# Download Data, sort after date and save

### Download Serverless

In [3]:
!aws s3 cp --no-sign-request s3://redshift-downloads/redset/serverless/full.parquet full_serverless.parquet

download: s3://redshift-downloads/redset/serverless/full.parquet to ./full_serverless.parquet


### Download Provisioned 1%

In [6]:
!aws s3 cp --no-sign-request s3://redshift-downloads/redset/provisioned/sample_0.01.parquet sample_0.01_provisioned.parquet

download: s3://redshift-downloads/redset/provisioned/sample_0.01.parquet to ./sample_0.01_provisioned.parquet


### Combine both data

In [7]:
import pandas as pd

# Load the serverless dataset
print("Loading serverless dataset...")
serverless_df = pd.read_parquet("full_serverless.parquet")
serverless_df['dataset_type'] = 'serverless'  # Add flag for serverless

# Load the provisioned dataset
print("Loading provisioned dataset...")
provisioned_df = pd.read_parquet("sample_0.01_provisioned.parquet")
provisioned_df['dataset_type'] = 'provisioned'  # Add flag for provisioned

# Combine both datasets into one DataFrame
print("Combining datasets...")
combined_df = pd.concat([serverless_df, provisioned_df], ignore_index=True)

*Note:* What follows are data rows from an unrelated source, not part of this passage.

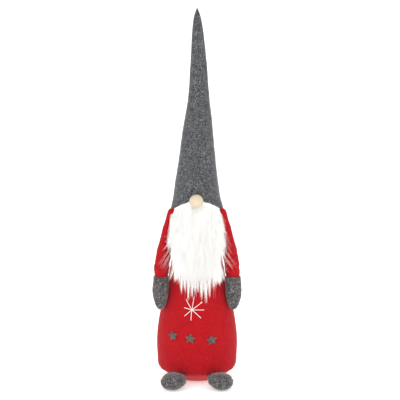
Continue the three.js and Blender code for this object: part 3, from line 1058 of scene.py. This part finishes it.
def tubes(name, paths, sides=8):
    """Closed round tubes along paths; each item of paths is a path's points and its radius."""
    points, faces = [], []
    angles = np.linspace(0, 2 * math.pi, sides, endpoint=False)
    for path, radius in paths:
        path = np.asarray(path, float)
        first = len(points)
        for p, s, u in zip(path, *beside_path(path)):
            points.extend(p + radius * (math.cos(a) * s + math.sin(a) * u) for a in angles)
        for i in range(len(path) - 1):
            a, b = first + i * sides, first + (i + 1) * sides
            faces.extend([a + j, a + (j + 1) % sides, b + (j + 1) % sides, b + j] for j in range(sides))
        last = first + (len(path) - 1) * sides
        faces.append([first + j for j in reversed(range(sides))])
        faces.append([last + j for j in range(sides)])
    return new_piece(name, points, faces)


def twisted(path, offset, pitch, plies=2, start=0.0):
    """The paths of yarn plies that wind round a path."""
    path = np.asarray(path, float)
    side, up = beside_path(path)
    length = np.concatenate([[0], np.cumsum(np.linalg.norm(np.diff(path, axis=0), axis=1))])
    made = []
    for k in range(plies):
        turn = (start + 2 * math.pi * (length / pitch + k / plies))[:, None]
        made.append(path + offset * (np.cos(turn) * side + np.sin(turn) * up))
    return made


# Each stitch's end from the snowflake's centre, across and up, in millimetres
SNOWFLAKE_ENDS_MM = [
    (19.7, -0.3), (14.6, -13.2), (-1.4, -17), (-12.2, -10.7), (-12.5, 2.8), (-9.3, 16.2),
    (3.6, 21), (15, 11.4),
]
SNOWFLAKE_CENTRE = (-8 * MM, 124 * MM)
PLY_RADIUS = 0.29 * MM
LOOP_RADIUS = 0.45 * MM


def make_snowflake(front):
    """One yarn of two plies, sewn as stitches from a centre that a small loop covers."""
    centre_x, centre_z = SNOWFLAKE_CENTRE
    paths = []

    def circle(x, z, half, lift, start, end, count):
        """A round loop of yarn on the body's front."""
        turns = np.linspace(start, end, count)
        places = [(x + half[0] * math.cos(a), z + half[1] * math.sin(a)) for a in turns]
        paths.append(([front.lifted(*place, lift) for place in places], LOOP_RADIUS))

    for k, (across, up) in enumerate(SNOWFLAKE_ENDS_MM):
        bow = 0.35 * MM * math.sin(2.1 * k)
        path = []
        for s in np.linspace(0, 1, 44):
            x = centre_x + across * MM * s + bow * math.sin(math.pi * s)
            lift = (0.75 + 0.5 * math.exp(-((s / 0.08) ** 2)) + 0.12 * (k % 3)) * MM
            lift -= 2.4 * MM * max(0.0, (s - 0.94) / 0.06) ** 2
            path.append(front.lifted(x, centre_z + up * MM * s, lift))
        for strand in twisted(path, 0.25 * MM, 2.4 * MM, start=1.3 * k):
            paths.append((strand, PLY_RADIUS))
    circle(centre_x, centre_z, (1.1 * MM, 1.0 * MM), 1.6 * MM, 0.3, 2 * math.pi + 0.1, 26)
    across, up = SNOWFLAKE_ENDS_MM[-1]
    end_x, end_z = centre_x + across * MM, centre_z + up * MM
    circle(end_x, end_z, (0.7 * MM, 0.7 * MM), 0.9 * MM, 0.0, 2 * math.pi + 0.2, 22)
    snowflake = tubes("snowflake", paths)
    dress(snowflake, WHITE_YARN, "torso")
    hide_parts("snowflake_yarn")


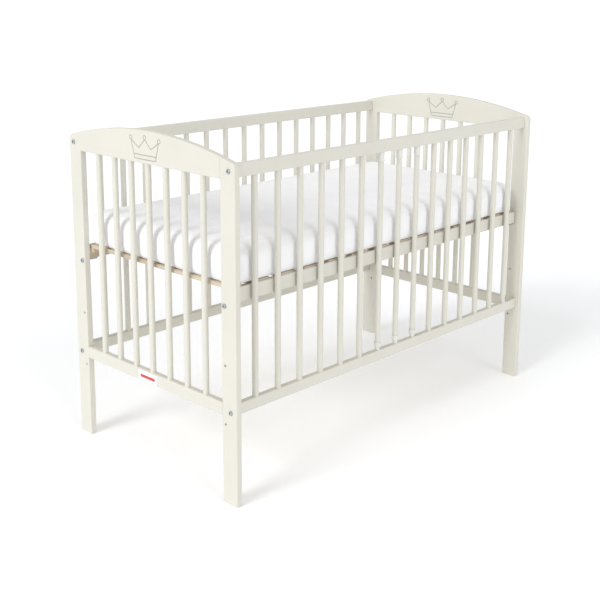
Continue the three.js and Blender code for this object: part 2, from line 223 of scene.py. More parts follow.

# Sort the combined dataset by 'arrival_timestamp'
print("Sorting by arrival_timestamp...")
combined_df = combined_df.sort_values(by='arrival_timestamp')

print("Droping duplicates...")
combined_df = combined_df.drop_duplicates()

# Save the sorted and combined dataset as a Parquet file
output_path = "combined_sorted_redset_datasets.parquet"
print(f"Saving combined and sorted dataset to {output_path}...")
combined_df.to_parquet(output_path, index=False)

print("Done! Combined and sorted dataset saved as Parquet.")

Loading serverless dataset...
Loading provisioned dataset...
Combining datasets...
Sorting by arrival_timestamp...
Saving combined and sorted dataset to combined_sorted_redset_datasets.parquet...
Done! Combined and sorted dataset saved as Parquet.
2024-02-29 23:59:58.741545
2024-05-30 23:59:42.680457